People are not shopping and not researching when they go to FB. The idea that they will notice & act upon ads in the periphery, even if targeted to their personal profile is intuitively an extremely low incidence event. Search on the other hand, is by definition more like to deliver click-throughs and sales (folks are researching future purchases or trying to actually make them online).

The idea that I will make purchase decisions based on what my friends may or may not be saying on FB is over-blown. Think about it: what are the chances that someone on my Friends list has recently commented on washers or garage door openers at the same time I happen to be shopping for those items? Sure, I could ask for recommendations, but I’d rather get quantitative ratings from a site like BizRate, Consumer Reports, or Yelp (even if I believe they are partially rigged).

Direct Marketing to me, based on my profile holds some promise for FB, but the hype of hyper-targeting based on my detailed profile & preferences outstrips the likely reality. For one thing, I’d have to give my permission to receive offers via email or direct FB message in order for them to get my attention — and I’m unlikely to give such permission and further clutter my inbox.

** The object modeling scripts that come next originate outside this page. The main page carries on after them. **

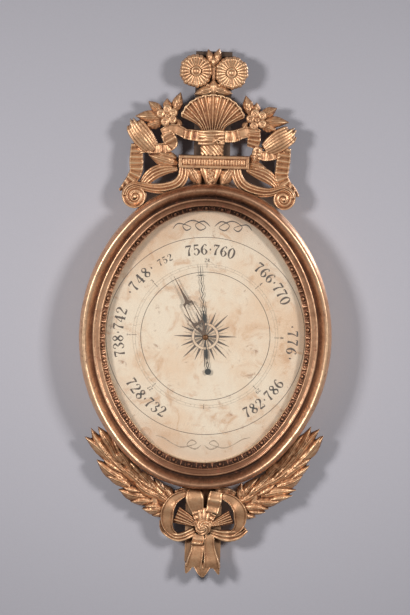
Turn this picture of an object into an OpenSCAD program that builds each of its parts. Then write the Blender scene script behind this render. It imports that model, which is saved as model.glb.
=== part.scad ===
// Oval wall barometer with a siphon tube, a float movement and a carved frame.
// X runs to the right, Z up and -Y out of the wall. The origin lies on the wall behind the arbor.

/* [Oval frame] */
// Width of the oval frame
oval_w = 447; // [420:1:470]
// Height of the oval frame
oval_h = 543; // [515:1:570]
// Angle at which the side arcs of the frame's outline meet its end arcs
joint_angle = 45; // [42:0.5:48]
// Width of the frame's moulding
band_w = 47; // [42:0.5:52]
// Depth of the moulding, from its back to its crest
ring_depth = 46; // [42:0.5:50]
// Width of the rebate that holds the glass and the dial
rebate_w = 8; // [6:0.5:9]

/* [Dial and glass] */
// Thickness of the dial board
board_t = 10; // [8:0.5:11]
// Thickness of the dial paper
paper_t = 0.5; // [0.3:0.1:0.8]
// Space for the hands between the dial and the glass
hand_space = 9.5; // [8:0.5:10]
// Thickness of the glass
glass_t = 2; // [1.5:0.1:2.5]
// Reach of the steel hand from the arbor
steel_hand_r = 128; // [110:1:145]
// Reach of the brass set hand from the arbor
set_hand_r = 122; // [105:1:140]
// Angle of the steel hand at rest, clockwise from the top
steel_hand_angle = -5.4; // [-10:0.1:0]
// Angle of the set hand at rest, clockwise from the top
set_hand_angle = -28.5; // [-40:0.5:-24]
// Thickness of both hands
hand_t = 0.8; // [0.6:0.1:1]

/* [Tube case] */
// Width of the tube case
case_w = 64; // [60:1:68]
// Distance of the case's middle from the arbor
case_x = 4; // [0:0.5:5]
// Depth of the tube case
case_d = 26; // [25:0.5:30]
// Thickness of the front of the case behind the frame
front_t = 6; // [5:0.5:7]
// Width of the channel in the case
channel_w = 40; // [38:1:42]
// Width of the ledge that carries the lids, on each side of the channel
ledge_w = 5; // [4.5:0.1:5.5]
// Thickness of the lids and the door
lid_t = 3.9; // [3.5:0.1:4.2]
// Half height of the door behind the movement
door_z = 110; // [90:1:125]
// Height of the solid head of the case
head_h = 41; // [38:1:50]
// Thickness of the foot of the case
foot_t = 8; // [6:0.5:12]
// Gap round the door and the lids
door_gap = 0.3; // [0.2:0.05:0.5]

/* [Siphon tube] */
// Height of the mercury above the float's level
mercury_head = 760; // [750:1:770]
// Depth of the mercury in the short limb below the arbor
float_drop = 320; // [310:1:330]
// Length of the short limb above that level
short_rise = 90; // [70:1:110]
// Depth of mercury below that level
cistern_depth = 60; // [50:1:70]
// Length of the empty top of the long limb
vacuum_len = 15; // [10:1:25]
// Outer diameter of the tube
tube_od = 9; // [8.5:0.1:9.4]
// Bore of the tube
tube_id = 6; // [5.6:0.1:6.4]
// Distance of the long limb from the middle of the case
long_limb_x = 13; // [12.8:0.1:13.4]
// Distance of the tube from the wall
tube_y = 11; // [10.8:0.1:11.5]

/* [Movement] */
// Rise of mercury for a turn of the hand through one part of the scale
scale_rise = 27.07; // [26.5:0.01:27.5]
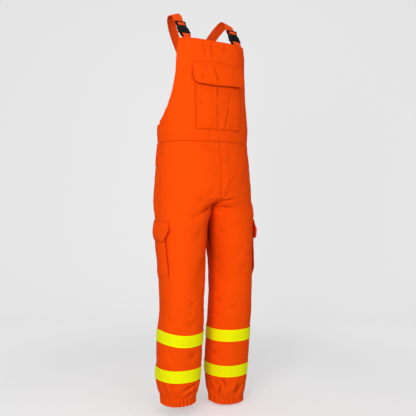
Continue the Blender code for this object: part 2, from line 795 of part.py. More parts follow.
def by_buckle(out, up, facing):
    """A course row beside the left buckle: distances out from its middle plane and up from its foot."""
    return Course(*(BUCKLE_FOOT + BUCKLE_OUT * out + BUCKLE_UP * up), *facing)


def above_bib(rise):
    """A course row over the bib's top edge, where the tab is sewn on."""
    point, _ = trunk(turn_at(BUCKLE_FOOT.x, BIB_TOP), BIB_TOP)
    return Course(point.x, point.y + CLOTH / 2, BIB_TOP + rise, *BUCKLE_OUT)


clear = BUCKLE_DEPTH / 2 + 2 * LAY + WEBBING
TAB = (
    above_bib(0.0018),
    by_buckle(clear + 0.0010, -0.004, BUCKLE_OUT),
    by_buckle(clear + 0.0005, 0.003, BUCKLE_OUT),
    by_buckle(clear * 0.8, BASE_BAR + 0.0024, BUCKLE_OUT + BUCKLE_UP * 0.8),
    by_buckle(0.0, BASE_BAR + 3 * LAY + WEBBING, BUCKLE_UP),
    by_buckle(-clear * 0.8, BASE_BAR + 0.0024, BUCKLE_UP * 0.8 - BUCKLE_OUT),
    by_buckle(-clear - 0.0005, 0.003, -BUCKLE_OUT),
    by_buckle(-clear - 0.0005, -0.005, -BUCKLE_OUT),
)
behind = BUCKLE_DEPTH / 2 + LAY
body_end = BASE_LENGTH + SEAM + BODY_LENGTH
STRAP = (
    by_buckle(-behind, body_end - WINDOW_RIM - WINDOW[1], BUCKLE_OUT),
    by_buckle(-behind, body_end + 0.003, BUCKLE_OUT),
    *SHOULDER,
)
for word, side in SIDES.items():
    ribbon(f"{word}_strap", side, STRAP, STRAP_WIDTH, STRAP_PIECES)
    ribbon(f"{word}_strap_tab", side, TAB, TAB_WIDTH, 2)
    buckle_half(f"{word}_buckle_base", BASE_WIDTH, BASE_WIDTH, BASE_LENGTH, 0.0, BASE_BAR, side)
    start = BASE_LENGTH + SEAM
    low = BODY_LENGTH - WINDOW_RIM - WINDOW[1]
    buckle_half(f"{word}_buckle_body", BODY_TOP_WIDTH, BODY_FOOT_WIDTH, BODY_LENGTH, start, low, side)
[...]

Separate from opting in, I’m (as a Baby Boomer) wise-ing up, and becoming less and less like to share personal info, or even opinions online, that Big Brother, or Big Advertiser can access, store for eternity. The advertisers say they are simply helping me get exposed to things I like. The flip side is I buy things I don’t need, and worse, personal info can be used against me (it’s not paranoia if they really are out to get me).

Creepy corporate behavior such as this by FB is also related to the idea that nowadays, Big = Evil. In terms of consumer perception, Big banks are evil. Big government is evil. Microsoft became evil (back when they were relevant). Even the brand images “Do No Evil” Google and “treat workers in China badly” Apple have suffered. FB’s novelty and persona as a start-up made it appealing and harmless. We see now that the IPO marks the day that the Dark Side starts to influence internal behavior at FB.

No doubt Social Media is a true phenomenon, and there are a lot of discussions going on, and people are being influenced in many ways — politically, artistically, intellectually, trivially. But perhaps the commercialization/monetization of it is less than how it has been characterized. In fact, it is when users become more irritated by the advertisers cluttering the screen and invading privacy outweighs the benefits of using FB that the decline begins. Or even if I’m not irritated, I’m just bored. The survey said fully one-third found the information on FB “not relevant” or “boring”. FB could decline just because humans may discover that real life is superior to online life.